Neural network-based classification#
Neural networks can be used to perform classification directly from nucleotide sequences, dispensing explicit alignments to reference genomes or proteins. This is possible because some neural network architectures are capable of learning discriminative sequence motifs that are informative for classification. In geNomad, a neural network-based classifier is used in conjunction with a marker-based classifier to improve classification of sequences with few or no genes assigned to markers.
geNomad’s neural network classifier#
To identify sequences of plasmids and viruses without explicit alignment to a reference database, geNomad processes inputs using a neural network model that is able to classify the sequences from their nucleotide makeup alone. To accomplish this, the input sequences are first converted to a numerical format by tokenizing them into arrays of 4-mer words, which are then one-hot-encoded, creating binary 256-dimensional matrices that reflect the presence of specific 4-mers (rows) across different positions within the sequence (columns).
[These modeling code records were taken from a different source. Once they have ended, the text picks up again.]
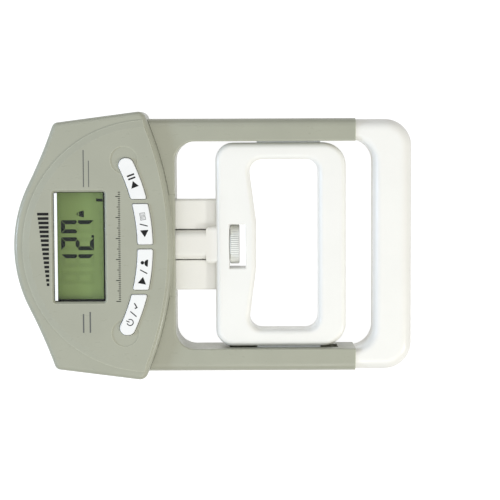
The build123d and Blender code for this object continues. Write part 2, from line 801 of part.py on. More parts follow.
def make_retaining_ring():
    ring = rod(*ring_x, ring_radius) - rod(ring_x[0] - 1, ring_x[1] + 1, screw_radius - 0.4 + fit_gap)
    return ring - block(ring_x[0] - 1, ring_x[1] + 1, -1.6, 1.6, split_z, split_z + 8)


def make_thrust_washer():
    return rod(*washer_x, washer_radius) - rod(washer_x[0] - 1, washer_x[1] + 1, screw_radius + 0.3)


# ---------------------------------------------------------------- fasteners
def screw_set(spots, *sizes):
    return Compound(children=[pan_screw(x, y, *sizes) for x, y in mirrored_spots(spots)])


def board_screws():
    """Short screws driven up through the board into the head cover."""
    solids = []
    for x, y in mirrored_spots(board_screw_spots):
        solids.append(pan_screw(x, y, board_z[0] - 1.2, 26.4, 1.0, 1.9, 1.2))
    return Compound(children=solids)


def main():
    os.makedirs("parts", exist_ok=True)
    frame = frame_block()
    export("front_frame", make_front_frame(frame))
    export("rear_frame", make_rear_frame(frame))
    export("battery_door", make_battery_door(frame))

    buttons = {
        "start_button": (button_outer_y, 1, True),
        "down_button": (button_inner_y, 1, False),
        "up_button": (button_inner_y, -1, False),
        "set_button": (button_outer_y, -1, True),
    }
    faces = [button_face(*y_range, side, rounded) for y_range, side, rounded in buttons.values()]
    spots = [button_spot(y_range, side) for y_range, side, rounded in buttons.values()]
    for name, face, spot in zip(buttons, faces, spots):
        export(name, make_button(face, spot))
    export("head_cover", make_head_cover(faces))
    export("display_window", make_display_window())
    export("display_gasket", make_display_gasket())
    export("lcd_holder", make_lcd_holder())
    export("lcd_panel", make_lcd_panel())
    export("zebra_connector", make_zebra_connector())
    export("circuit_board", make_circuit_board())
    export("circuit_chips", make_circuit_chips())
    export("tact_switches", make_tact_switches(spots))

    export("load_cell", make_load_cell())
    export("strain_gauges", make_strain_gauges())
    export("sensor_wires", make_sensor_wires())
    export("link_tube", make_link_tube())
    export("lock_nut", make_lock_nut())
    export("batteries", make_batteries())
    export("battery_contacts", make_battery_contacts())
    export("battery_tray", make_battery_tray())

    palm = palm_block()
    export("palm_grip_front", make_palm_half(palm, True))
    export("palm_grip_rear", make_palm_half(palm, False))

    handle = handle_block()
    space = handle_mechanism_space()
    export("handle_front", make_handle_half(handle, space, True))
    export("handle_rear", make_handle_half(handle, space, False))
    export("guide_shoes", make_guide_shoes())
    export("thumbwheel", make_thumbwheel())
    export("adjusting_screw", make_adjusting_screw())
    export("retaining_ring", make_retaining_ring())
    export("thrust_washer", make_thrust_washer())

    export("case_screws", screw_set(case_screw_spots, 0.6, 25.0, 1.5, 2.8))
    export("rail_screws", screw_set(rail_screw_spots, 0.5, 20.0, 1.25, 2.2, 1.2))
    export("palm_screws", screw_set(palm_screw_spots, 1.2, 19.8, 1.25, 2.4))
    export("handle_screws", screw_set(handle_screw_spots, handle_z[0] + 0.6, 17.8, 1.25, 2.2, 1.2))
    export("load_cell_screws", screw_set(cell_screw_spots, 0.5, 11.8, 1.5, 2.6))
    export("board_screws", board_screws())


main()
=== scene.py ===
"""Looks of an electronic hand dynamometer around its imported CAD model.

The object lies on its back: +X runs from the display head to the palm grip, +Z out of the display.
Places and sizes of drawn details are in millimetres and become metres where meshes are made.
"""
import math

import bmesh
import bpy
from mathutils import Matrix, Vector


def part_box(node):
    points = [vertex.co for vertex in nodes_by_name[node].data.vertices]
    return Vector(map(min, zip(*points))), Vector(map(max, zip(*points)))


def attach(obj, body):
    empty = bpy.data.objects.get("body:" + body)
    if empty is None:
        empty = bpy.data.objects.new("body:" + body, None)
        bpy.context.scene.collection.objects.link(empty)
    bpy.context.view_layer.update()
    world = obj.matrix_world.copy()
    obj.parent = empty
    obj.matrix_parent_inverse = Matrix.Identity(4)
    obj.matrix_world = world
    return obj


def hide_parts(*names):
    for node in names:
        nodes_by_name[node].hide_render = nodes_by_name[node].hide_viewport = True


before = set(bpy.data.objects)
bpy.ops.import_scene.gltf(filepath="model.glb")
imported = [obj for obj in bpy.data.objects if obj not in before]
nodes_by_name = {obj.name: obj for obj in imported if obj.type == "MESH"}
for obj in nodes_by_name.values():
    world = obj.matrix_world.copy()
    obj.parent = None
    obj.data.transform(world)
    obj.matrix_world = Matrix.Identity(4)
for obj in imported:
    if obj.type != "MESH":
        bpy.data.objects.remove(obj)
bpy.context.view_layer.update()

MM = 0.001
TURN = 2 * math.pi

# ------------------------------------------------------------------ camera, nearly straight above
VIEW_DISTANCE = 0.80            # camera to the middle of the picture
VIEW_TARGET = Vector((0.0175, -0.0021, 0.025))
VIEW_TILT_Y = math.radians(4.3)     # the camera leans towards +Y
VIEW_ROLL = math.radians(-0.25)
VIEW_WIDTH = 0.239              # width of the picture at the target


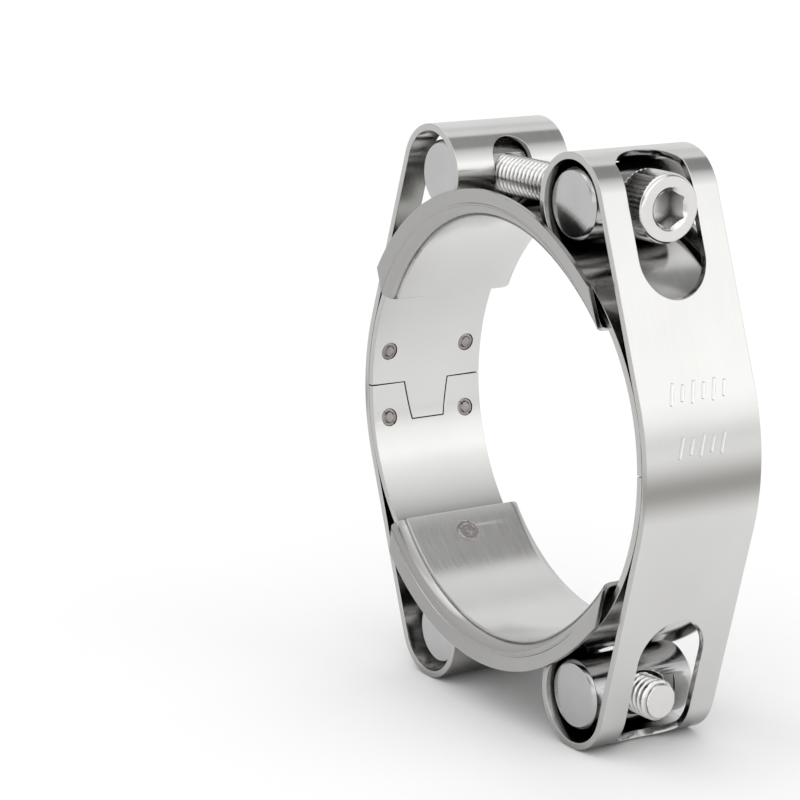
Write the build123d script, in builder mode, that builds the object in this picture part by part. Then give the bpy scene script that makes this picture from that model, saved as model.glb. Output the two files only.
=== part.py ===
"""Two-bolt pipe repair clamp for 50 to 60 mm pipe, built as separate named pieces.

Frame, in mm: the pipe axis is Y, the front looks to -Y, the two screws lie along X and Z is up.
The origin is the centre of the pipe bore. The right half (+X) slides along X towards the left half.
"""

import os
from math import acos, atan2, cos, degrees, hypot, radians, sin, sqrt, tan

from build123d import *

# ---- strip: one folded band per half --------------------------------------------------------
BAND_W = 20.0  # width along the pipe
STRIP_T = 1.05  # sheet thickness
RUN_GAP = 0.08  # air left between the two runs of one strip
APEX_X = 34.4  # inside face of a half, from the bore centre, at mid height
LOOP_R = 7.5  # outside radius of the trunnion loops
LOOP_Z = 35.4  # height of the loop centres above and below the bore centre
LEFT_LOOP_X = 17.9
RIGHT_LOOP_X = 19.1
RIGHT_TILT = 1.84  # degrees the right half leans, foot outwards
HEAD_SLOT_W = 11.4  # slot in the outer run, wide enough for a screw head
HEAD_SLOT_END_Z = 22.9  # its rounded end
SLOT_END_CLEAR = 8.1  # its rounded end is cut from here outwards, clear of the inner run
HEAD_SLOT_CORNER = 52.0  # degrees up the loop where its straight sides stop
HEAD_SLOT_TOP = 76.0  # degrees up the loop where its bowed end stops
SHANK_SLOT_W = 6.7  # slot facing the other half, wide enough for a screw shank
SHANK_SLOT_REACH = 49.0  # degrees it runs each way round the loop
REACH = 60.0  # length of cutting tools that must run right through

# ---- tongue joint of the strip ends, and the spot welds beside it ----------------------------
TONGUE_ROOT = 7.9
TONGUE_TIP = 5.7
TONGUE_DEPTH = 5.9
KERF = 0.14
DOT_Y = 7.1
DOT_Z = 5.3
DOT_D = 2.8
DOT_RECESS = 0.12
BUTTON_D = 1.7
BUTTON_PROUD = 0.1

# ---- bridges: flanged inner shells that close the gap between the halves ---------------------
BRIDGE_R = 31.1  # bore radius
BRIDGE_T = 0.8
FLANGE_Y = 10.65  # inside face of a flange
FLANGE_R = 35.4  # outside radius of a flange
FLANGE_FLARE = 14.0  # degrees a flange leans away from the bore
BEND_R = 1.4  # inside radius of the flange bend
FLANGE_TAPER = 7.0  # degrees over which a flange runs down
FREE_TAPER = 10.0  # and at the end that springs outwards
# each bridge: where it starts, where it starts to open out, where it ends (degrees from +X
# towards +Z), how much flatter it is from there on, and where it is welded
TOP_BRIDGE = (151.5, 66.0, 36.0, 10.0, 48.0)
BOTTOM_BRIDGE = (218.0, 300.0, 331.0, 14.0, 225.0)
BRIDGE_WELD_D = 3.6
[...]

These matrices are then passed to an encoder, which generates vector representations of the sequences in a high-dimensional embedding space. In this space, sequence representations from the same class (chromosome, plasmid, or virus) will be more similar compared to sequence representations from different classes. The resulting representations are subsequently fed to a dense neural network that produces the classification scores.
The IGLOO architecture#
To generate vector representations of the inputs, geNomad employs an encoder based on the IGLOO architecture, which is able to extract patterns that are useful for classification from the sequence data and encode them into an embedding space. The IGLOO encoder begins processing one-hot-encoded matrices by applying convolutional filters to generate sequence feature maps. To capture relationships between non-contiguous parts of the sequence, IGLOO generates patches that contain slices taken from random positions within the sequence.
These patches are integrated into a self-attention mechanism that weights different parts of the feature map and uses the long-range dependencies encoded in the patches to derive the final sequence representation.